# Brief
Give back all the data exactly, line by line.

# Collected material
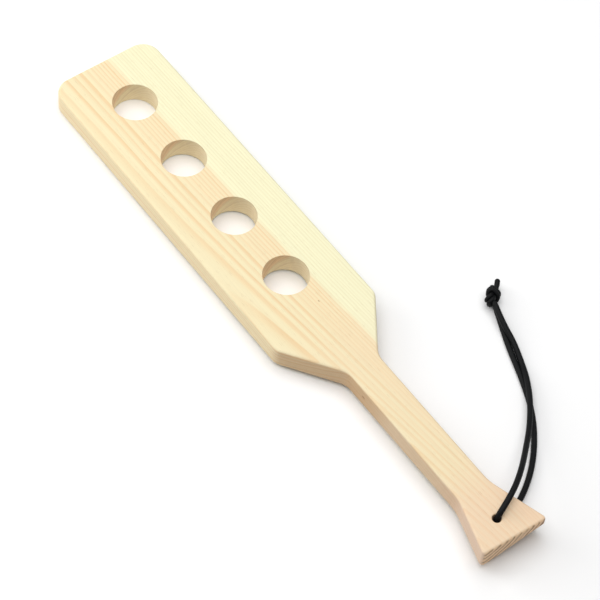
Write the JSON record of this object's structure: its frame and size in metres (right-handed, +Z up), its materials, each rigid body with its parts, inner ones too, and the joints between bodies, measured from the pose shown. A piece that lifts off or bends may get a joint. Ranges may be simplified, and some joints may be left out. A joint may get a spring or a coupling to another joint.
{
  "type": "pickleball paddle",
  "caption": "Long one-piece wooden paddle with a perforated rectangular blade, a straight handle flared at the butt, and a looped wrist lanyard tied in a knot.",
  "frame": {"origin": "on the table, under the middle of the board's bounding box", "axes": "+X along the paddle from the butt of the handle to the tip of the blade, +Z up, +Y across the blade, away from the side on which the lanyard lies"},
  "size_m": [0.5028, 0.18, 0.0316],
  "materials": {
    "pine": "sanded pale pine, unvarnished, with soft growth rings",
    "cord": "black braided nylon cord with a slight sheen"
  },
  "bodies": {
    "paddle": {"paddle_board": "pine"},
    "lanyard": {"lanyard_lower_strand": "cord", "lanyard_upper_strand": "cord", "lanyard_knot": "cord", "lanyard_tails": "cord"}
  },
  "joints": [
    {"name": "lanyard_swing", "type": "hinge", "parent": "paddle", "child": "lanyard", "pos_m": [-0.2331, 0.001, 0.0137], "axis": [0, 0, 1], "range_deg": [-250, 23]}
  ]
}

# Answer
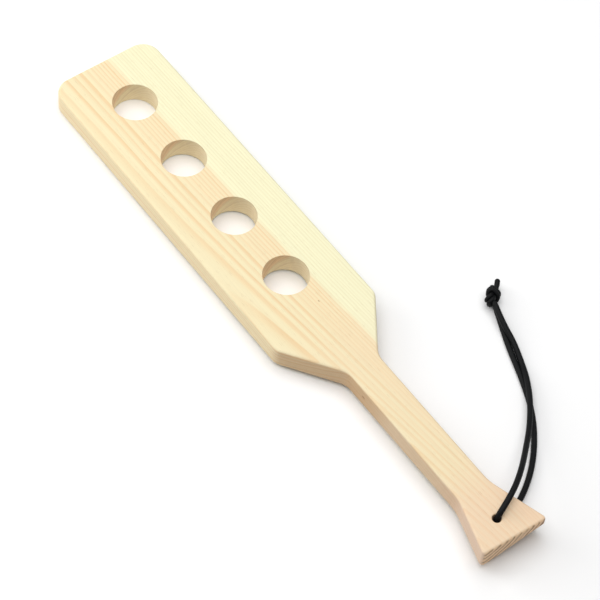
Write the JSON record of this object's structure: its frame and size in metres (right-handed, +Z up), its materials, each rigid body with its parts, inner ones too, and the joints between bodies, measured from the pose shown. A piece that lifts off or bends may get a joint. Ranges may be simplified, and some joints may be left out. A joint may get a spring or a coupling to another joint.
{
  "type": "pickleball paddle",
  "caption": "Long one-piece wooden paddle with a perforated rectangular blade, a straight handle flared at the butt, and a looped wrist lanyard tied in a knot.",
  "frame": {"origin": "on the table, under the middle of the board's bounding box", "axes": "+X along the paddle from the butt of the handle to the tip of the blade, +Z up, +Y across the blade, away from the side on which the lanyard lies"},
  "size_m": [0.5028, 0.18, 0.0316],
  "materials": {
    "pine": "sanded pale pine, unvarnished, with soft growth rings",
    "cord": "black braided nylon cord with a slight sheen"
  },
  "bodies": {
    "paddle": {"paddle_board": "pine"},
    "lanyard": {"lanyard_lower_strand": "cord", "lanyard_upper_strand": "cord", "lanyard_knot": "cord", "lanyard_tails": "cord"}
  },
  "joints": [
    {"name": "lanyard_swing", "type": "hinge", "parent": "paddle", "child": "lanyard", "pos_m": [-0.2331, 0.001, 0.0137], "axis": [0, 0, 1], "range_deg": [-250, 23]}
  ]
}